> **RECORD EXTRACTS**
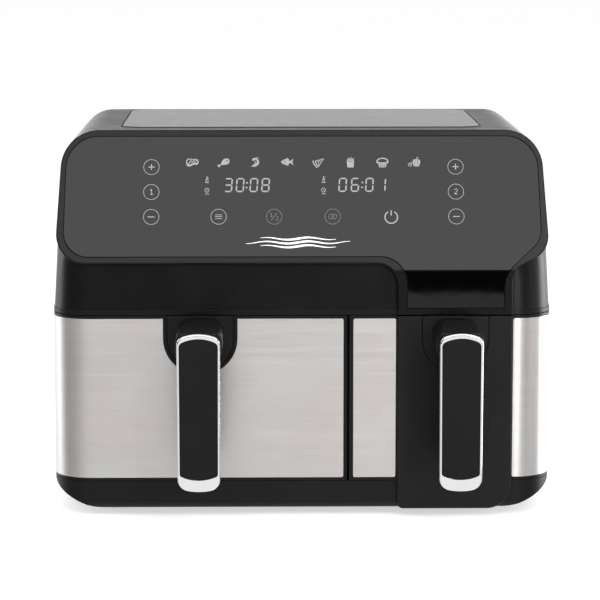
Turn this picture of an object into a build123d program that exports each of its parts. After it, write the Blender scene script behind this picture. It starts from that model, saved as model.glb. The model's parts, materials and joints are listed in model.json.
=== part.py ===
"""Dual-drawer air fryer, in millimetres. +Z is up and the front faces -Y. The origin is the bottom centre."""

from build123d import *
from dataclasses import dataclass
import math
import os

# ---- Driving dimensions ----
WIDTH = 393.6
BODY_DEPTH = 288.0
HEIGHT = 303.4
HANDLE_REACH = 70.0  # how far the handles stand out of the front
REAR_PROUD = 6.0  # how far the rear spacers and the cord inlet stand out
CORNER_R = 31.0  # upright corners, seen from above
BASE_BOTTOM = 6.5
BASE_TOP = 28.5
DRAWER_LOW = 28.9
DRAWER_HIGH = 160.4
HEAD_LOW = 161.0
LIP_TOP = 164.5
BAND_PROUD = 4.0  # the raised upright band stands this far out of the front
SLOPE_FOOT = 196.2  # height where the control panel bends from upright to sloping
SLOPE_DEG = 20.0
HEAD_TAPER_DEG = 3.3
HEAD_SET_IN = 0.6  # how far the head's sides start inside the lip
SHOULDER_R = 30.0
REAR_TOP_R = 14.0
SEAM = 0.3

FRONT = -(BODY_DEPTH + REAR_PROUD - HANDLE_REACH) / 2
REAR = FRONT + BODY_DEPTH
MIDDLE_Y = (FRONT + REAR) / 2
HALF = WIDTH / 2
SLOPE = math.tan(math.radians(SLOPE_DEG))
TAPER = math.tan(math.radians(HEAD_TAPER_DEG))

# ---- Shell thicknesses and depths behind the front ----
STEEL = 0.7
PLASTIC = 2.5
SKIN_POCKET = 0.85
DRAWER_SHELL = 3.5
DRAWER_WRAP = FRONT + 32.0  # rear edge of the drawer fronts at the sides
BODY_FRONT = FRONT + 33.2
BULKHEAD_BACK = BODY_FRONT + 3.0
COVER_FRONT = FRONT + 260.0
CHAMBER_BACK = FRONT + 240.0
PAN_FRONT = FRONT + 10.0
PAN_BACK = FRONT + 232.0

# ---- Heights inside ----
CHAMBER_LOW = 30.5
CHAMBER_HIGH = 160.0
DOME_TOP = 212.0
SHEET = 0.8
PAN_LOW = 36.0
RIM_LOW = 148.0
RIM = 1.4
PAN_WALL = 1.2
PLATE_LOW = 50.0
PLATE_T = 1.6
GUARD_LOW = 162.0
HEATER_Z = 176.0
SHAFT_R = 3.0
RUNNING = 0.05  # radial clearance of the shaft in the motor
MOTOR_LOW = 232.0
MOTOR_HIGH = 262.0

# ---- Raised band and the control panel's tab above it ----
BAND_LEFT = 74.4
BAND_RIGHT = 164.4
GLASS_DEPTH = 0.7
GLASS_BACK = 2.9
POCKET_DEPTH = 3.0
BEZEL_DEPTH = 12.0
BEZEL_FLOOR = 5.5

# ---- Top panel ----
TOP_PANEL_X = 287.0
TOP_PANEL_Y = 194.0
TOP_PANEL_CENTRE = FRONT + 157.0
TOP_PANEL_R = 18.0
TOP_PANEL_T = 3.0
TOP_GAP = 1.3
TOP_PANEL_PROUD = 0.5

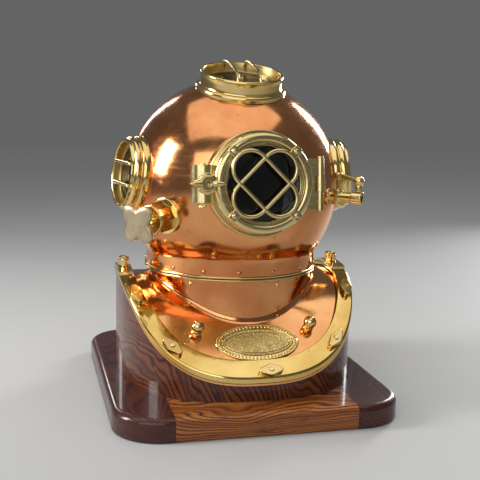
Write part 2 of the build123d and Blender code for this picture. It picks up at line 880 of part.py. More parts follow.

> **STATED EXERCISE**
Please output the entire listing exactly as it stands.

> **SOLUTION**
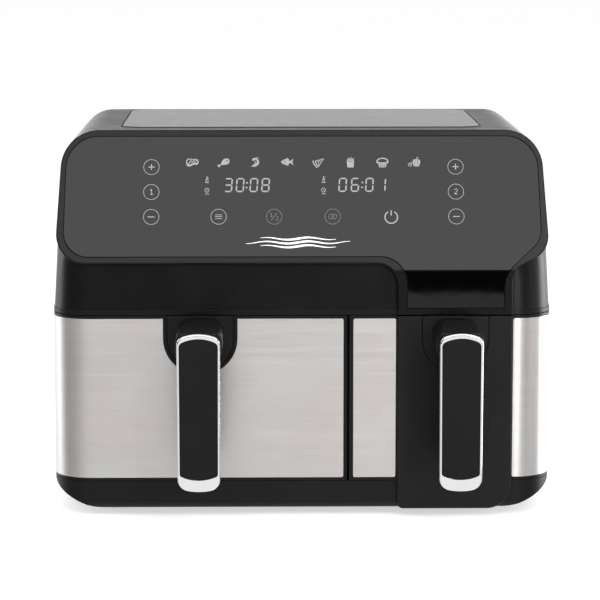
Turn this picture of an object into a build123d program that exports each of its parts. After it, write the Blender scene script behind this picture. It starts from that model, saved as model.glb. The model's parts, materials and joints are listed in model.json.
=== part.py ===
"""Dual-drawer air fryer, in millimetres. +Z is up and the front faces -Y. The origin is the bottom centre."""

from build123d import *
from dataclasses import dataclass
import math
import os

# ---- Driving dimensions ----
WIDTH = 393.6
BODY_DEPTH = 288.0
HEIGHT = 303.4
HANDLE_REACH = 70.0  # how far the handles stand out of the front
REAR_PROUD = 6.0  # how far the rear spacers and the cord inlet stand out
CORNER_R = 31.0  # upright corners, seen from above
BASE_BOTTOM = 6.5
BASE_TOP = 28.5
DRAWER_LOW = 28.9
DRAWER_HIGH = 160.4
HEAD_LOW = 161.0
LIP_TOP = 164.5
BAND_PROUD = 4.0  # the raised upright band stands this far out of the front
SLOPE_FOOT = 196.2  # height where the control panel bends from upright to sloping
SLOPE_DEG = 20.0
HEAD_TAPER_DEG = 3.3
HEAD_SET_IN = 0.6  # how far the head's sides start inside the lip
SHOULDER_R = 30.0
REAR_TOP_R = 14.0
SEAM = 0.3

FRONT = -(BODY_DEPTH + REAR_PROUD - HANDLE_REACH) / 2
REAR = FRONT + BODY_DEPTH
MIDDLE_Y = (FRONT + REAR) / 2
HALF = WIDTH / 2
SLOPE = math.tan(math.radians(SLOPE_DEG))
TAPER = math.tan(math.radians(HEAD_TAPER_DEG))

# ---- Shell thicknesses and depths behind the front ----
STEEL = 0.7
PLASTIC = 2.5
SKIN_POCKET = 0.85
DRAWER_SHELL = 3.5
DRAWER_WRAP = FRONT + 32.0  # rear edge of the drawer fronts at the sides
BODY_FRONT = FRONT + 33.2
BULKHEAD_BACK = BODY_FRONT + 3.0
COVER_FRONT = FRONT + 260.0
CHAMBER_BACK = FRONT + 240.0
PAN_FRONT = FRONT + 10.0
PAN_BACK = FRONT + 232.0

# ---- Heights inside ----
CHAMBER_LOW = 30.5
CHAMBER_HIGH = 160.0
DOME_TOP = 212.0
SHEET = 0.8
PAN_LOW = 36.0
RIM_LOW = 148.0
RIM = 1.4
PAN_WALL = 1.2
PLATE_LOW = 50.0
PLATE_T = 1.6
GUARD_LOW = 162.0
HEATER_Z = 176.0
SHAFT_R = 3.0
RUNNING = 0.05  # radial clearance of the shaft in the motor
MOTOR_LOW = 232.0
MOTOR_HIGH = 262.0

# ---- Raised band and the control panel's tab above it ----
BAND_LEFT = 74.4
BAND_RIGHT = 164.4
GLASS_DEPTH = 0.7
GLASS_BACK = 2.9
POCKET_DEPTH = 3.0
BEZEL_DEPTH = 12.0
BEZEL_FLOOR = 5.5

# ---- Top panel ----
TOP_PANEL_X = 287.0
TOP_PANEL_Y = 194.0
TOP_PANEL_CENTRE = FRONT + 157.0
TOP_PANEL_R = 18.0
TOP_PANEL_T = 3.0
TOP_GAP = 1.3
TOP_PANEL_PROUD = 0.5

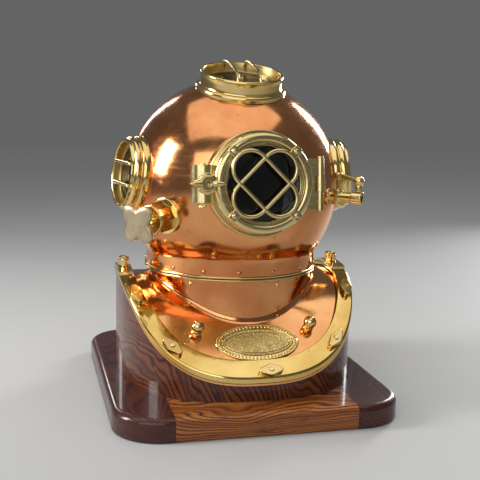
Write part 2 of the build123d and Blender code for this picture. It picks up at line 880 of part.py. More parts follow.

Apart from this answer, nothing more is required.